For individuals, those with an income above the state median will undergo a means test. If the court then determines that filers have at least $100 a month in discretionary income after some necessary expenses are paid, they may not be able to file under Chapter 7, through which they might lose some property but would be freed from most debts.

Instead, those individuals will have to file under Chapter 13, which requires a repayment plan.

Under the new law, debtors are required to assume new and higher costs, which will vary. They must pay to attend financial counseling before and after filing and are likely to pay higher fees to lawyers because the new rules make cases more complex. Lawyers also are subject to additional court penalties for false statements by clients.
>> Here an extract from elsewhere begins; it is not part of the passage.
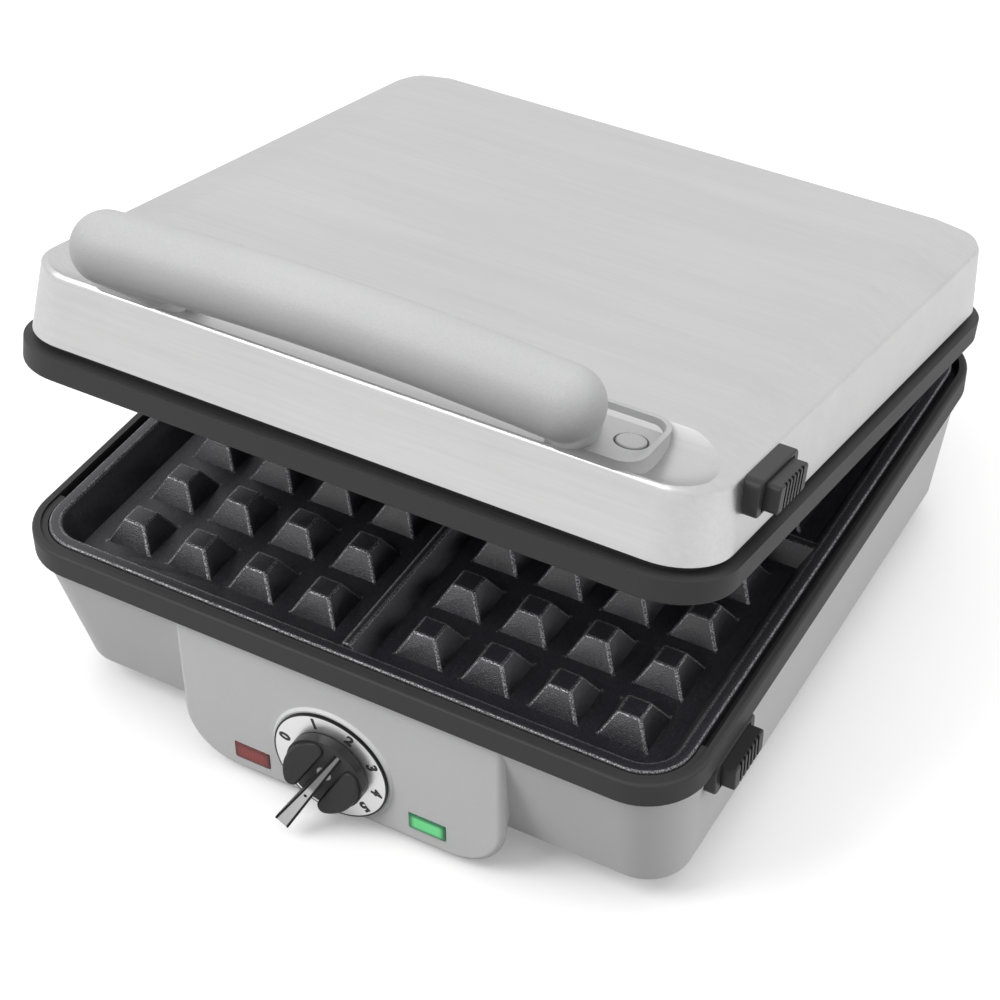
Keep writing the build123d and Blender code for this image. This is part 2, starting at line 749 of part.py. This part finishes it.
# Handle: a bowed bar whose ends run back and down into two dished lugs in the lid's scoop
with BuildPart() as handle:
    with BuildSketch(lid_plane.offset(lid_foot + shell_start)):
        with Locations(*lug_spots):
            RectangleRounded(lug_width, lug_depth, lug_corner)
    extrude(amount=roof_height)
    with BuildSketch(lid_side):
        with Locations((lid_front_y + lug_front, lid_foot + lug_front_top)):
            Rectangle(4 * lug_depth, 2 * roof_height, rotation=lug_fall, align=(Align.CENTER, Align.MIN))
    extrude(amount=lug_outer, both=True, mode=Mode.SUBTRACT)
    with BuildSketch(lid_plane.offset(lid_foot + lug_floor)):
        with Locations(*lug_spots):
            RectangleRounded(lug_width - 2 * lug_lip, lug_depth - 2 * lug_lip, lug_corner - lug_lip)
    extrude(amount=roof_height, mode=Mode.SUBTRACT)
    bar_ends = [lid_spot(end * bar_tip_out, bar_setback, bar_lift - bar_bow) for end in (-1, 1)]
    arm_feet = [lid_spot(end * arm_out, arm_back, arm_foot) for end in (-1, 1)]
    with BuildLine() as bar_path:
        ThreePointArc(bar_ends[0], lid_spot(0, bar_setback, bar_lift), bar_ends[1])
    with BuildSketch(Plane(origin=bar_path.line @ 0, z_dir=bar_path.line % 0)):
        Circle(bar_radius)
    sweep()
    for bar_tip, foot in zip(bar_ends, arm_feet):
        with Locations(Plane(origin=bar_tip, z_dir=foot - bar_tip)):
            Sphere(bar_radius)
            Cone(bar_radius, arm_radius, (foot - bar_tip).length, align=(Align.CENTER, Align.CENTER, Align.MIN))
    with BuildSketch(lid_plane.offset(lid_foot + lug_floor - cap_deep)):
        with Locations(*handle_spots):
            Circle(cap_radius + cap_gap)
    extrude(amount=cap_deep, mode=Mode.SUBTRACT)
    with BuildSketch(lid_plane.offset(lid_foot)):
        with Locations(*handle_spots):
            Circle(handle_screw + shaft_play)
    extrude(amount=screw_top, mode=Mode.SUBTRACT)
    add(lid_solid.part, mode=Mode.SUBTRACT)
save(handle.part, "handle")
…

"With the extra cost and effort, experienced bankruptcy attorneys will shy away" from many cases, said Paul Silverman, a bankruptcy attorney who is interpreting the new law for the New York State Bar Association. He represents debtors, creditors and acquirers of liquidated property in 14 states for the Atlanta-based law firm of Alston & Bird LLP.

For small businesses, there's a 10-month limit for filing a plan of reorganization. For businesses that file under Chapter 11, the new law limits the time in which they have the exclusive right to submit a reorganization plan to 18 months.

Previously, a court could extend deadlines for a reorganization plan without a specific time limit.

Supporters of the new law said it seeks a better balance between allowing debtors a fresh start and demanding responsibility.

"It tries to crack down on abuse," said Todd Zywicki, a professor at George Mason University School of Law, who has promoted the law since 1997 and worked with congressional Republicans to draft it.

But some experts said the more rigorous requirements in the law are designed to discourage some small businesses - defined as those with no more than $2 million in debt - and individuals from filing at all so creditors can continue to collect payments.

Lynn LoPucki, a bankruptcy expert and professor of law at UCLA, said, "The thinking was that dumping administrative burdens on small debtors that don't apply to large ones would mean fewer bankruptcies."

That could benefit landlords, creditors, car lenders and other financial services firms, said Sommer of the bankruptcy lawyers group.

"With the new law, all the leverage is on the side of the creditors," he said. Nonetheless, since he believes that abuse of the system is limited, Sommer said, "I expect their collections to only rise about 1 percent.

"The big losers will be small businesses and individuals, some of whom will be priced out of filing and may lose their home and car," he said.

How much fraud is there, by whom and why? "We don't necessarily know," Zywicki says, but he assumes that about 10 percent of the cases involve fraud; people concealing "piles of cash, jewelry and property in other states," he said.

Individual and business filings - which are up sharply in recent months in response to the legislation - totaled nearly 1.6 million last year, up from nearly 300,000 in 1978, the year of the last major overhaul of the law.

Zywicki said that jump comes despite the economic prosperity of the ensuing decades, which he measures by low unemployment and interest rates and a stable divorce rate.

"The plausible explanation is that people are filing for bankruptcy not because they have to, but as a tool of convenience," he said.

In considering whether federal statistics that show rising poverty might also explain the increased bankruptcies, he said, "I haven't heard any theories that tie them [poverty and bankruptcy rates] together."